Pendant ce temps, le refus du gouvernement d’honorer les documents permettant aux Afghans d’entrer au Canada fait maintenant l’objet d’un procès.

Des explications critiquées

La députée conservatrice Michelle Remple Garner a comparé l’explication du ministre à l’excuse selon laquelle « le chien a mangé mes devoirs ».

« La réponse “ Je n’ai pas vérifié mes courriels ” était absurde », a-t-elle déclaré après la réunion, soulignant ce qui lui apparaît comme un manque de surveillance et d’équité dans le processus.

Mme McPhedran a déposé ses courriels auprès du comité, mais ils n’ont pas encore été partagés avec les membres.

Dans une déclaration écrite envoyée à La Presse Canadienne mercredi, elle a remercié M. Sajjan pour son engagement à faire sortir les Afghans, y compris les femmes et les filles à haut risque, du pays.

Elle l’a également remercié pour son « appréciation de son chef de cabinet de l’époque, George Young, pour avoir travaillé avec diligence pour tenter de sauver des vies ».

M. Young ne lui a jamais dit que la sénatrice distribuait des lettres de visa de facilitation, a affirmé le ministre, mais il n’a pas voulu commenter davantage si les actions présumées de M. Young étaient appropriées ou non.

Il a indiqué qu’il avait demandé à son personnel de rediriger à l’équipe interministérielle appropriée toutes les personnes qui se préoccupaient de faire sortir des individus d’Afghanistan, mais il a également décrit l’atmosphère frénétique qui régnait à l’époque.

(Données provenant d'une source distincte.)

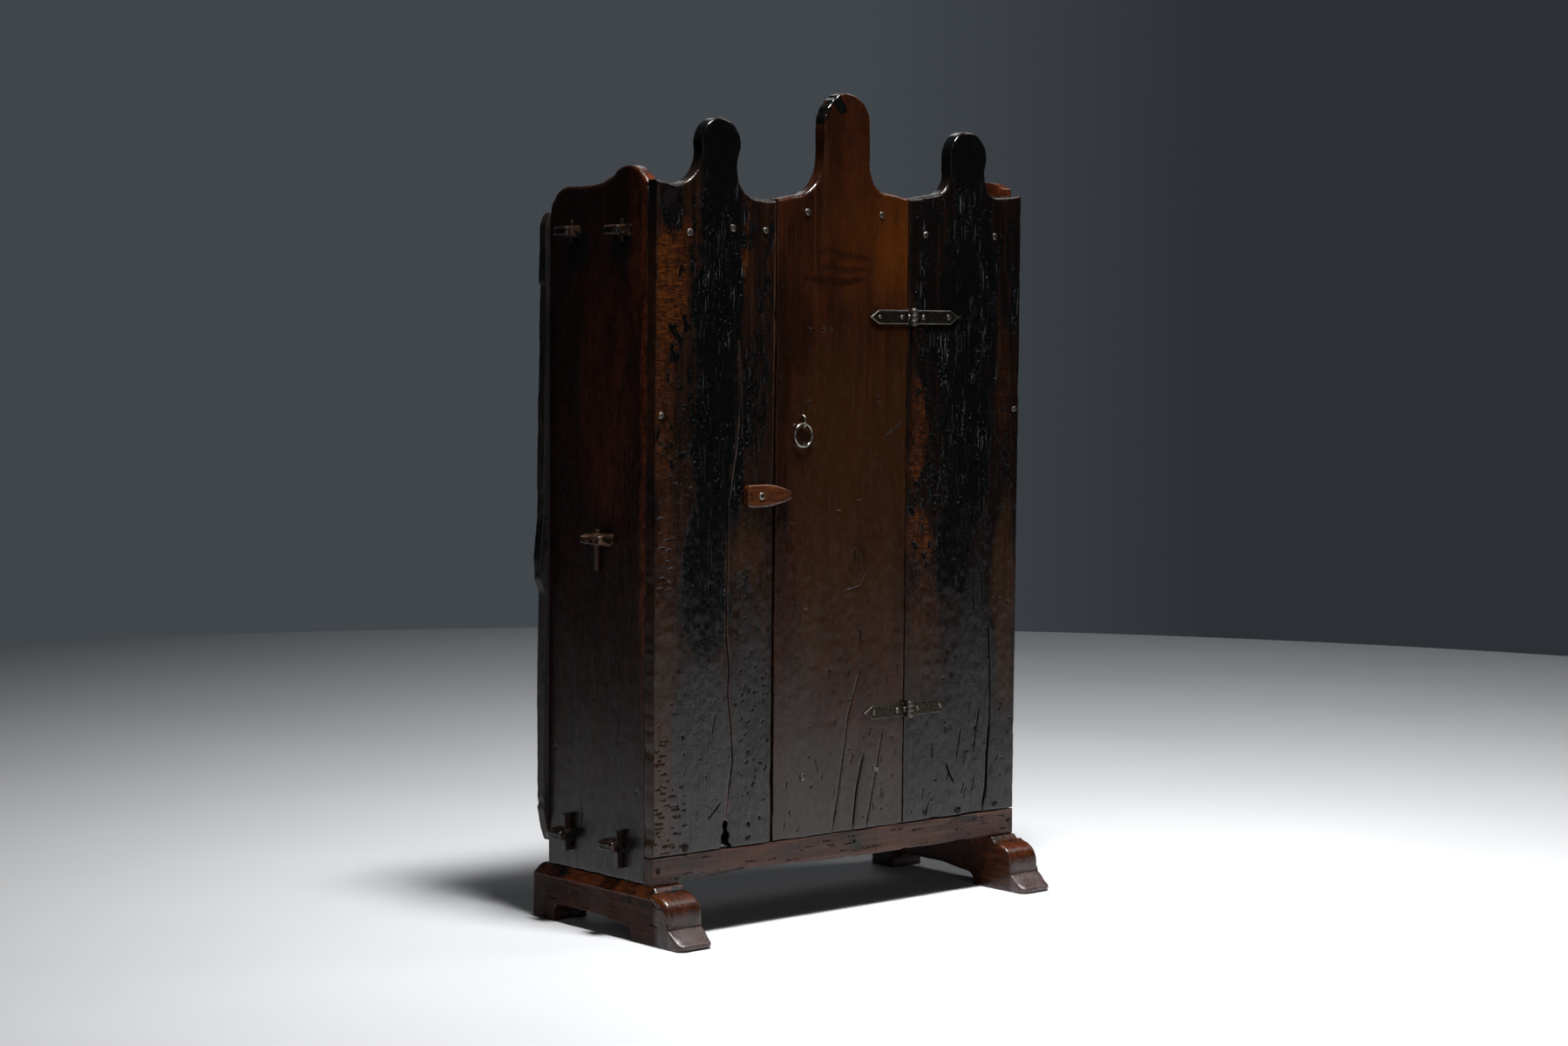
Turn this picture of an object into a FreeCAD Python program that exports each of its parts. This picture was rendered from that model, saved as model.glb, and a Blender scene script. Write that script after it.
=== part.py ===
"""A rustic boarded cabinet with one door, shaped crests, wedged through tenons and sledge feet.

Frame: +X to the viewer's right, -Y to the front, +Z up, millimetres.
The origin is on the floor under the middle of the cabinet's bounding box.
"""
import FreeCAD, Part

import math
import operator
import os
from types import SimpleNamespace

import Sketcher

SIZES = (
    # The case
    ("panel_depth", 261.0),           # a side panel from front edge to rear edge
    ("panel_thickness", 22.0),
    ("board_thickness", 25.0),        # the three boards of the front and the apron
    ("panel_crest_rise", 97.0),       # rises are measured from the top board's upper face
    ("panel_crest_setback", 45.0),    # from the panel's front edge to the top of its crest
    ("panel_crest_radius", 88.0),
    ("panel_waist_rise", 66.0),
    ("panel_waist_radius", 140.0),
    ("panel_rear_round", 45.0),
    ("stub_tenon_length", 46.0),      # the panel's tenons that go down into the foot
    ("stub_tenon_width", 62.0),
    ("stub_tenon_thickness", 12.0),
    ("stub_tenon_margin", 45.0),      # from the panel's edges to its stub tenons
    # The shelves, which run through the side panels
    ("shelf_thickness", 20.0),
    ("bottom_shelf_rise", 2.0),       # its underside above the front boards' feet
    ("middle_shelf_height", 648.0),   # undersides from the floor
    ("top_shelf_height", 1158.0),
    ("door_stop_gap", 0.4),           # between the shelf edges and the closed door
    ("tenon_reach", 34.0),            # how far a tenon stands out of the panel
    ("tenon_width", 38.0),
    ("middle_tenon_width", 52.0),
    ("tenon_round", 9.0),
    ("tenon_fit", 0.15),
    ("top_tenon_front", 60.0),        # tenon middles from the panel's front edge
    ("middle_tenon_front", 111.0),
    ("bottom_tenon_front", 66.0),
    ("top_tenon_rear", 67.0),         # tenon middles from the panel's rear edge
    ("bottom_tenon_rear", 53.0),
    # The keys that lock the tenons
    ("key_head_depth", 15.0),         # out from the panel, at the key's upper end
    ("key_tip_depth", 12.0),
    ("key_width", 11.0),
    ("key_offset", 7.0),              # in front of the middle of its tenon
    ("slim_key_head_depth", 9.0),     # the keys of the two upper shelves are slim
    ("slim_key_tip_depth", 6.0),
    ("slim_key_width", 7.5),
    ("top_key_offset", 2.0),          # behind the middle of its tenon
    ("middle_key_offset", 14.0),
    ("top_key_above", 9.0),
    ("top_key_below", 9.0),
    ("middle_key_above", 6.0),
    ("middle_key_below", 44.0),
    ("front_key_above", 15.0),
    ("front_key_below", 28.0),
    ("rear_key_above", 25.0),
    ("rear_key_below", 18.0),
    # The front boards and their crests
    ("left_board_width", 256.5),
    ("door_width", 302.5),
    ("right_board_width", 276.0),
    ("latch_gap", 3.0),               # between the left board and the door
    ("hinge_gap", 2.0),               # between the door and the right board
    ("apron_gap", 4.0),               # between the apron and the boards above it
    ("left_head_rise", 135.0),        # middle of a head
    ("left_head_radius", 42.0),
    ("left_outer_cove", 55.0),
    ("left_outer_shoulder", 66.0),    # shoulders and corners are rises as well
    ("left_outer_corner", 71.0),
    ("left_inner_cove", 50.0),
    ("left_inner_shoulder", 47.0),
    ("left_inner_corner", 45.0),
    ("door_head_rise", 179.0),
    ("door_head_radius", 53.0),
    ("door_latch_cove", 66.0),
    ("door_latch_shoulder", 55.0),
    ("door_latch_corner", 48.0),
    ("door_hinge_cove", 45.0),
    ("door_hinge_shoulder", 66.0),
    ("door_hinge_corner", 59.0),
    ("right_head_rise", 135.0),
    ("right_head_radius", 45.0),
    ("right_inner_cove", 37.0),
    ("right_inner_shoulder", 67.0),
    ("right_inner_corner", 57.0),
    ("right_outer_cove", 38.0),
    ("right_outer_shoulder", 68.0),
    ("right_outer_corner", 72.0),
    # The apron under the boards
    ("apron_height", 43.0),
    ("apron_block", 42.0),            # the full-height block at the left end
    ("apron_sweep", 40.0),            # the run of the double curve beside the block
    ("apron_rise", 11.0),
    ("apron_taper", 350.0),           # where the thinned stretch runs back to full height
    # The back boards
    ("back_thickness", 19.0),
    ("back_rise", 24.0),
    ("back_drop", 11.0),              # below the underside of the bottom shelf
    ("back_gap", 2.0),
    ("back_centre_width", 276.0),
    ("live_edge_reach", 22.0),        # how far the left board's bark edge stands out
    # The feet
    ("foot_height", 94.0),
    ("foot_width", 72.0),
    ("foot_overhang", 13.0),          # outside the side panel
    ("foot_chamfer_drop", 19.0),
    ("toe_reach", 89.0),              # the toe's tip in front of the front boards
    ("heel_reach", 25.0),             # the foot's rear end behind the side panel
    ("toe_height", 18.0),
    ("toe_underside", 6.0),
    ("toe_round", 14.0),
    ("toe_ramp_height", 31.0),
    ("nose_reach", 56.0),             # the rolled nose in front of the front boards
    ("nose_ledge", 2.0),
    ("nose_height", 84.0),
    ("nose_radius", 32.0),
    ("nose_chamfer", 8.0),
    ("ridge_reach", 4.0),
    ("front_leg_inset", 41.0),        # from the front boards' faces back to the arch
    ("rear_leg_length", 58.0),
    ("arch_height", 31.0),
    ("arch_round", 16.0),
    ("arch_slope_run", 64.0),
    ("arch_slope_drop", 8.0),
    ("peg_radius", 5.0),
    ("peg_height", 58.0),
    # The door's battens
    ("batten_margin", 31.0),          # from the door's edges to the battens' ends
    ("batten_height", 44.0),
    ("batten_thickness", 20.0),
    ("batten_bevel", 6.0),
    ("top_batten_rise", 27.0),        # middle above the top board
    ("bottom_batten_rise", 82.0),     # middle above the bottom shelf
    # The strap hinges
    ("hinge_offset", 7.5),            # pin centre to the right of the door's edge
    ("upper_hinge_drop", 148.0),      # below the top board's upper face
    ("lower_hinge_height", 343.0),
    ("strap_thickness", 3.0),
    ("strap_height", 24.0),
    ("strap_point", 20.0),
    ("upper_door_reach", 98.0),       # pin centre to the strap's point
    ("upper_case_reach", 114.0),
    ("lower_door_reach", 104.0),
    ("lower_case_reach", 102.0),
    ("barrel_radius", 7.0),
    ("barrel_height", 28.0),
    ("knuckle_height", 9.0),          # the door leaf's knuckle, in the middle
    ("knuckle_gap", 0.4),
    ("barrel_clearance", 0.4),        # between the barrel and the boards behind it
    ("pin_radius", 3.2),
    ("pin_fit", 0.08),
    ("pin_head_radius", 5.0),
    ("pin_head_height", 2.0),
    # The nails
    ("nail_length", 46.0),
    ("nail_shank", 3.6),
    ("nail_head_radius", 5.6),
    ("nail_top_radius", 2.6),
    ("nail_head_height", 2.2),
    ("strap_nail_length", 26.0),
    ("strap_nail_head_radius", 4.6),
    # The ring pull
    ("ring_radius", 19.5),
    ("ring_wire", 2.4),
    ("ring_setback", 58.0),           # staple from the door's latch edge
    ("ring_height", 849.0),           # the ring's pivot
    ("ring_standoff", 4.4),           # the ring's pivot in front of the door
    ("staple_wire", 3.2),             # across the flats of its square section
    ("staple_radius", 4.6),
    ("staple_bend", 4.0),
    ("staple_clench", 8.0),
    ("staple_bury", 2.0),
    # The turn button
    ("button_length", 103.0),
    ("button_height", 42.0),
    ("button_tip_height", 13.0),
    ("button_thickness", 12.0),
    ("button_pivot", 32.0),           # screw from the button's square end
    ("button_setback", 37.5),         # screw from the left board's inner edge
    ("button_level", 730.0),
    ("button_corner", 5.0),
    ("button_flank_radius", 150.0),
    ("button_edge", 2.0),
    ("button_clearance", 0.4),
    ("screw_radius", 2.5),
    ("screw_fit", 0.1),
    ("screw_length", 34.0),
    ("screw_head_radius", 4.5),
    ("screw_head_height", 2.6),
    ("washer_radius", 6.0),
    ("washer_thickness", 1.0),
)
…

La porte-parole néo-démocrate en matière d’immigration, Jenny Kwan, a déclaré que le ministre est responsable des actions de son chef de cabinet.

« Je suis consternée par les commentaires du ministre et un peu choquée par le niveau d’incompétence, franchement, si c’est ainsi qu’il a agi », a déclaré Mme Kwan.

Les membres conservateurs du comité ont déposé un avis de motion pour appeler M. Young à témoigner.

« Ce témoignage va être essentiel pour comprendre exactement ce qui s’est passé, s’il y avait une autorisation, pourquoi il a entrepris cela et s’il l’a réellement fait », a déclaré Mme Remple Garner après la réunion.